Morning Thanks

Garrison Keillor once said we'd all be better off if we all started the day by giving thanks for just one thing. I'll try.

Thursday, February 19, 2015

A convert, a conversion story

"Is Obama right in not linking ISIS with Islam?" Chris Matthews asked Graeme Wood last night on Hardball

Wood answered the way I thought he would. "Yes and no."

Wood's fascinating but scary piece in the Atlantic lays out the agenda of a movement that has taken to the massacre of innocents but also sets up governments where there was none. ISIS offers its true faith to people who, like many of us, are confused by the impulses a modern world glorifies when our basic moral character will not. It's ready with answers to questions billions of people ask, questions that have no easy answers in a swiftly changing world.

Hard as it is to admit, 9/11 was a work of art, a deliberate, evil, murderous, barbaric work of art. It disassembled our own Tower of Babel, a symbol of economic power and the lifestyle consumerism both creates and promotes, destroyed it magnificently. Muhammed Atta and his murderers didn't take out Hollywood or the Super Bowl, but they might have. They took out the World Trade Center because they wanted the world to know they wanted no part of that world or worldview. They were--and still are--a religious movement.

What Graeme Wood went on to explain was that he believed President Obama was also right to refuse-- passionately, even religiously--to link ISIS and Islam. 

Last fall in Niger, I witnessed Tabasci, the holiday celebrating Abraham's discovery of the sheep in the thicket when he was ready to sacrifice his son, in a city where there were likely not more than 100 Christians total. I walked down festive streets crowded with holiday merry-makers, family parties everywhere, something part Thanksgiving, part Fourth of July. The holiday was religious, but there wasn't a trace of ISIS or a trace of hate.

ISIS is not Islam, but it derives its character from Islamic history. Obama is right in keeping space between the Muslims in our neighborhoods and Islamic terrorism, Wood said. But he's wrong if he thinks they aren't related.
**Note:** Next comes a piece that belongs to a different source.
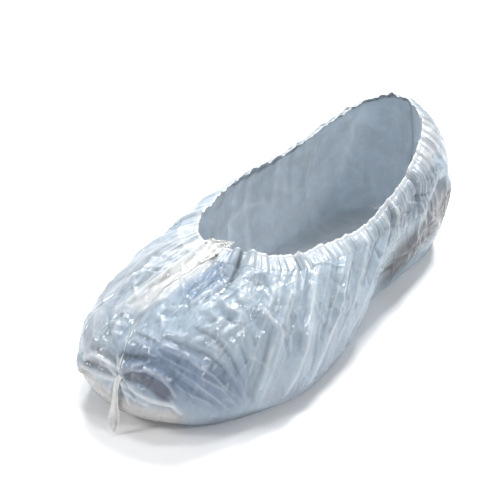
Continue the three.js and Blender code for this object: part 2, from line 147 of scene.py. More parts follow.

That's a distinction Bill O'Reilly and his disciples are not given to make.

Evangelical Christians can understand ISIS disciples because we share a story line, and it goes like this: "Once I was blind, but now I can see--the light of the world is _____________." You fill in the savior.

What was it exactly that pitched an entire nation of educated and cultured people into the bloody hands of madman named Hitler? How could a people so debase themselves into murdering millions of its own as if it mass executions paved the blessed way to national redemption? 

Historians can give multiple reasons, and have. But something in that remarkable change remains a mystery that's understandable only by faith and belief. Faith is as dangerous as it is enlightening. 

If anyone can understand the attraction of ISIS, any of us in the west, it may be its Christian believers, because ISIS doubtlessly believes. What it believes is evil: those who do not believe must die. But the roots of its terror, finally, is faith.

This morning's New York Times offers a nine-minute video that tells the story of a young Egyptian who became an ISIS militant. Watch the film or read the article and prepare to be chilled because a young man named Islam Yaken has an unforgettably powerful testimony. Once he was a prodigal, but he's found his way home. Today, he's dead.

That story's particulars are hideous, but its pattern is as old as a peculiar, miraculous blinding that once long ago happened on a dusty Damascas road.

If you've got nine minutes, watch the film or read the story.  You'll find it here.

1 comment:

Anonymous said...

There is a missing truth here. At least for me, my Faith is in a Relationship not a Religion. Religion gets itself in "a bunch" over moral laws and insults to a prophet forgetting that God is the Judge, not us. Relationship is a living conversation with Jesus as I humbly walk the path of life.